Modeling code records
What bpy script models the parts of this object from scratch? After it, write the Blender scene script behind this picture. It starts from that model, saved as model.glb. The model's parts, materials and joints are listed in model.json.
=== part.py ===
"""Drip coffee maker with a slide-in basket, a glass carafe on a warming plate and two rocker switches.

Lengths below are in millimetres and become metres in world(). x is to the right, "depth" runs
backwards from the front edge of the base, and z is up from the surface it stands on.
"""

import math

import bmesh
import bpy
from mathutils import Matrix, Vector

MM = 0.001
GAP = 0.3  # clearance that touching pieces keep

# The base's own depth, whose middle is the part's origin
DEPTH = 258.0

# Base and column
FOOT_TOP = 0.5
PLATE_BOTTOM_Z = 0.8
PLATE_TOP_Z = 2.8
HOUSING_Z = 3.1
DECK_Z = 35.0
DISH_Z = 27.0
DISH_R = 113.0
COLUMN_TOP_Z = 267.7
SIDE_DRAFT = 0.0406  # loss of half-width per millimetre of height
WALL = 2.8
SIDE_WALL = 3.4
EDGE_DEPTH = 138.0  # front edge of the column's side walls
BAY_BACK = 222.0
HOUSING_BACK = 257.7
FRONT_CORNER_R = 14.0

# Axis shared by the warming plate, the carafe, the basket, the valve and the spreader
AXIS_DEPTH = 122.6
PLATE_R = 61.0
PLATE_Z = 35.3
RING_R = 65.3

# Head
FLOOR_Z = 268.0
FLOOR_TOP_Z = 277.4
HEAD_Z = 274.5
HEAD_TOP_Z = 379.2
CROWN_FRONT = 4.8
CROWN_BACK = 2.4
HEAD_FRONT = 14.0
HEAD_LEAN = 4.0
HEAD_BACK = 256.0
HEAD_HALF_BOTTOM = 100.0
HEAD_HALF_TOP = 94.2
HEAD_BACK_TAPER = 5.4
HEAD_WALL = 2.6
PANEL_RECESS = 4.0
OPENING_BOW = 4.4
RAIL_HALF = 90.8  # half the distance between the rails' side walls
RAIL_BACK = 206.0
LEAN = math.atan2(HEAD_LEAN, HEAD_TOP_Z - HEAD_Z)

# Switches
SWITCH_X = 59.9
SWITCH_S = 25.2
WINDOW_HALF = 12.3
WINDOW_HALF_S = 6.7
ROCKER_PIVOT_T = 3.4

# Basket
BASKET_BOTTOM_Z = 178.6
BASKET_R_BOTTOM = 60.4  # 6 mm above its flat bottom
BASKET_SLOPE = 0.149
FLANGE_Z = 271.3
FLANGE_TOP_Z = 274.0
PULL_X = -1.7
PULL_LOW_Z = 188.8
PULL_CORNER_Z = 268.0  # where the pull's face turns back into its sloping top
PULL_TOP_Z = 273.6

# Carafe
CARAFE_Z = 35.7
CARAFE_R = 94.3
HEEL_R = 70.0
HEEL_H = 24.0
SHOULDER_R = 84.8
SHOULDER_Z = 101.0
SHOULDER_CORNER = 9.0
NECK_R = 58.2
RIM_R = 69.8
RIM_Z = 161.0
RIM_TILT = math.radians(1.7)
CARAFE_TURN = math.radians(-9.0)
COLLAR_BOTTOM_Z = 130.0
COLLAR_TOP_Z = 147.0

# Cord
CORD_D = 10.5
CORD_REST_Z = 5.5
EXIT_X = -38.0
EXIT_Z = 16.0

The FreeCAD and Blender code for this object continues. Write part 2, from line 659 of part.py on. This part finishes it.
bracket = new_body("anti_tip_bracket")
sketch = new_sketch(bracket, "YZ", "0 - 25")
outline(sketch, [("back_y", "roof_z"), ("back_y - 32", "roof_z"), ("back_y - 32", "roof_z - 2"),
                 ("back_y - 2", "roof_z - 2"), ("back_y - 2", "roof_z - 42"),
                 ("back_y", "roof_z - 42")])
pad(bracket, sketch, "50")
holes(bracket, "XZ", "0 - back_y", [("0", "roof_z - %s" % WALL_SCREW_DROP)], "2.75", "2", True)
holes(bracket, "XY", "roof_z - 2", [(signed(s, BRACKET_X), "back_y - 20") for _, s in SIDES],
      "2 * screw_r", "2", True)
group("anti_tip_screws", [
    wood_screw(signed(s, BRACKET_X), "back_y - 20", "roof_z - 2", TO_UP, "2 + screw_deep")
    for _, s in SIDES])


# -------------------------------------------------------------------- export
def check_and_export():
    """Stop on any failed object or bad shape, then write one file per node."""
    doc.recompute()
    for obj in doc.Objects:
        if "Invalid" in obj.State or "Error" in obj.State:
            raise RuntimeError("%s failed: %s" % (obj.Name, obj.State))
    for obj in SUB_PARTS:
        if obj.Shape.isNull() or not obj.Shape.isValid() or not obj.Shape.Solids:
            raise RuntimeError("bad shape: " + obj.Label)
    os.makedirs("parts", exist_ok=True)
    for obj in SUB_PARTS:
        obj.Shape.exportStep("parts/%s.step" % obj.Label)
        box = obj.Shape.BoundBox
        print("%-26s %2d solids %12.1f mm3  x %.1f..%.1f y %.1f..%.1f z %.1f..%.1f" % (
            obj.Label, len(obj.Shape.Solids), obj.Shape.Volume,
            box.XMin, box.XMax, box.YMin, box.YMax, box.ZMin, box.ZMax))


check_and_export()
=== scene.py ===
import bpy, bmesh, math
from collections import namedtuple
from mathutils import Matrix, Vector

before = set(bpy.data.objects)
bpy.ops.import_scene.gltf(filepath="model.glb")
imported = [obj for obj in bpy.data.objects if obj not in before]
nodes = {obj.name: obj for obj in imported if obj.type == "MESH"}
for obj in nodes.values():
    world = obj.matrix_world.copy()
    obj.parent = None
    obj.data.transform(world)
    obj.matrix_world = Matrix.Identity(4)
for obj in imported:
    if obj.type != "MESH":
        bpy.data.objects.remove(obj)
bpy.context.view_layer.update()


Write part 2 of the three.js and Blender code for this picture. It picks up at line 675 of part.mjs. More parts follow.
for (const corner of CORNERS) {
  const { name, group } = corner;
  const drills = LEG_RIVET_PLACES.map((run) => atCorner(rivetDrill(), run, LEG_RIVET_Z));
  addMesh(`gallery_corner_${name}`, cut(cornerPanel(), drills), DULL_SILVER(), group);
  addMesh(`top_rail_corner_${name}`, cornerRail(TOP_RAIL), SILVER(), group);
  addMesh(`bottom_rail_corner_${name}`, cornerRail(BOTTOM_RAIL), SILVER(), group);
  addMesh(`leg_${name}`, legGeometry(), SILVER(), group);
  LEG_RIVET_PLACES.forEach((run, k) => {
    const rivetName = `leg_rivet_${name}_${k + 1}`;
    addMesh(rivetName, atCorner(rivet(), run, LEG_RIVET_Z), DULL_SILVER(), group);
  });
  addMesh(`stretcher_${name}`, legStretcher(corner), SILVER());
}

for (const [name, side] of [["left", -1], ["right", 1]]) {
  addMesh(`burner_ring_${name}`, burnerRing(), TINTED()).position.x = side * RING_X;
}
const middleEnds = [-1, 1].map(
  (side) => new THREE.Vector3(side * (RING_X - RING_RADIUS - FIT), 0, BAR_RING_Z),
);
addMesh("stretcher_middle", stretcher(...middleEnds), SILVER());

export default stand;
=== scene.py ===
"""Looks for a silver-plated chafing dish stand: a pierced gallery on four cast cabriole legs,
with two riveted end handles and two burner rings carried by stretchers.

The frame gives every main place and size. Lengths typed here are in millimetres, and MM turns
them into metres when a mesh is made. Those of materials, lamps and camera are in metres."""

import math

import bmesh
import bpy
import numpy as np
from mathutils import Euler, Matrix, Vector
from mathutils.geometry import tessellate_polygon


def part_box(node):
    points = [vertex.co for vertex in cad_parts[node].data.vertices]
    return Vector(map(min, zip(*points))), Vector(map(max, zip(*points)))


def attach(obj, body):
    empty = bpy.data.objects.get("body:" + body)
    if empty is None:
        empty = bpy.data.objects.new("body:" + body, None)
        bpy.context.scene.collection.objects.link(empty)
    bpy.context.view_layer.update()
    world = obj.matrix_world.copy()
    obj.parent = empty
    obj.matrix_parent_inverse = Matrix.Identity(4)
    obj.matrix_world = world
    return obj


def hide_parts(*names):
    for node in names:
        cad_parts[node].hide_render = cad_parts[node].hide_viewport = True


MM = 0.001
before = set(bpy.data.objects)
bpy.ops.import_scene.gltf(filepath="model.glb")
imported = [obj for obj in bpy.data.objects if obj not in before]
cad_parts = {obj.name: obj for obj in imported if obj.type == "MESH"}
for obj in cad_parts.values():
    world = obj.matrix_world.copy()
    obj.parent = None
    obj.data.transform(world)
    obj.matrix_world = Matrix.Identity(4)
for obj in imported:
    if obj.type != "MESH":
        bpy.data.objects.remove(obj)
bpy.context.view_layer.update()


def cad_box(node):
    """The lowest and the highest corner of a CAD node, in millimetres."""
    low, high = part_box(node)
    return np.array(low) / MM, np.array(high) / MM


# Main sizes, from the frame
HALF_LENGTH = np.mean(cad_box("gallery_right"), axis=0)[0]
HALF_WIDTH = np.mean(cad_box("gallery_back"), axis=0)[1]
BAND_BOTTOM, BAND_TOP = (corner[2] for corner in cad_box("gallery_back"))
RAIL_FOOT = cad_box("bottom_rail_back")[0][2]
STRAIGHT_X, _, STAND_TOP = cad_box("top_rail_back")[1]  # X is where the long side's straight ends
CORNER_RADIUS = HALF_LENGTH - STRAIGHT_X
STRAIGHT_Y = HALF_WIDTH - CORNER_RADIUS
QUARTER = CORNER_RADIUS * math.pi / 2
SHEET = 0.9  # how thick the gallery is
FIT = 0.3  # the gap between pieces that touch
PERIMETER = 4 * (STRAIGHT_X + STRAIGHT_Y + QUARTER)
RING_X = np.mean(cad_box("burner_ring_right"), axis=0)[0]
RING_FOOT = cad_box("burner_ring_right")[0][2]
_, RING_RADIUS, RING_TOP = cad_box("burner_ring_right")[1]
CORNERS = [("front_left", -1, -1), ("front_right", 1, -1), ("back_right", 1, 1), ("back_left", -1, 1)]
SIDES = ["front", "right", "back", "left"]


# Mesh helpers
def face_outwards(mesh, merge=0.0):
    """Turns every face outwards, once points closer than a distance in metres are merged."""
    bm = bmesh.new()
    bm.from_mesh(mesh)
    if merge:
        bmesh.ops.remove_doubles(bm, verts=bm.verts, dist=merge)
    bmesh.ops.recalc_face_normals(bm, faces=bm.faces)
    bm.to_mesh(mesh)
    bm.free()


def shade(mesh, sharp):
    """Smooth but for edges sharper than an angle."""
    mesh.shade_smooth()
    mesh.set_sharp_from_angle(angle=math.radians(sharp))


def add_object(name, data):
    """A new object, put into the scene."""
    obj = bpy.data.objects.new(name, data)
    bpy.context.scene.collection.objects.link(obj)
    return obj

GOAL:
Within the listing above, locate the line containing "for (const [name, side]" and the line containing "obj.parent = empty". Reproduce those two lines and all lines between them exactly, with nothing added.

THE RESULT:
for (const [name, side] of [["left", -1], ["right", 1]]) {
  addMesh(`burner_ring_${name}`, burnerRing(), TINTED()).position.x = side * RING_X;
}
const middleEnds = [-1, 1].map(
  (side) => new THREE.Vector3(side * (RING_X - RING_RADIUS - FIT), 0, BAR_RING_Z),
);
addMesh("stretcher_middle", stretcher(...middleEnds), SILVER());

export default stand;
=== scene.py ===
"""Looks for a silver-plated chafing dish stand: a pierced gallery on four cast cabriole legs,
with two riveted end handles and two burner rings carried by stretchers.

The frame gives every main place and size. Lengths typed here are in millimetres, and MM turns
them into metres when a mesh is made. Those of materials, lamps and camera are in metres."""

import math

import bmesh
import bpy
import numpy as np
from mathutils import Euler, Matrix, Vector
from mathutils.geometry import tessellate_polygon


def part_box(node):
    points = [vertex.co for vertex in cad_parts[node].data.vertices]
    return Vector(map(min, zip(*points))), Vector(map(max, zip(*points)))


def attach(obj, body):
    empty = bpy.data.objects.get("body:" + body)
    if empty is None:
        empty = bpy.data.objects.new("body:" + body, None)
        bpy.context.scene.collection.objects.link(empty)
    bpy.context.view_layer.update()
    world = obj.matrix_world.copy()
    obj.parent = empty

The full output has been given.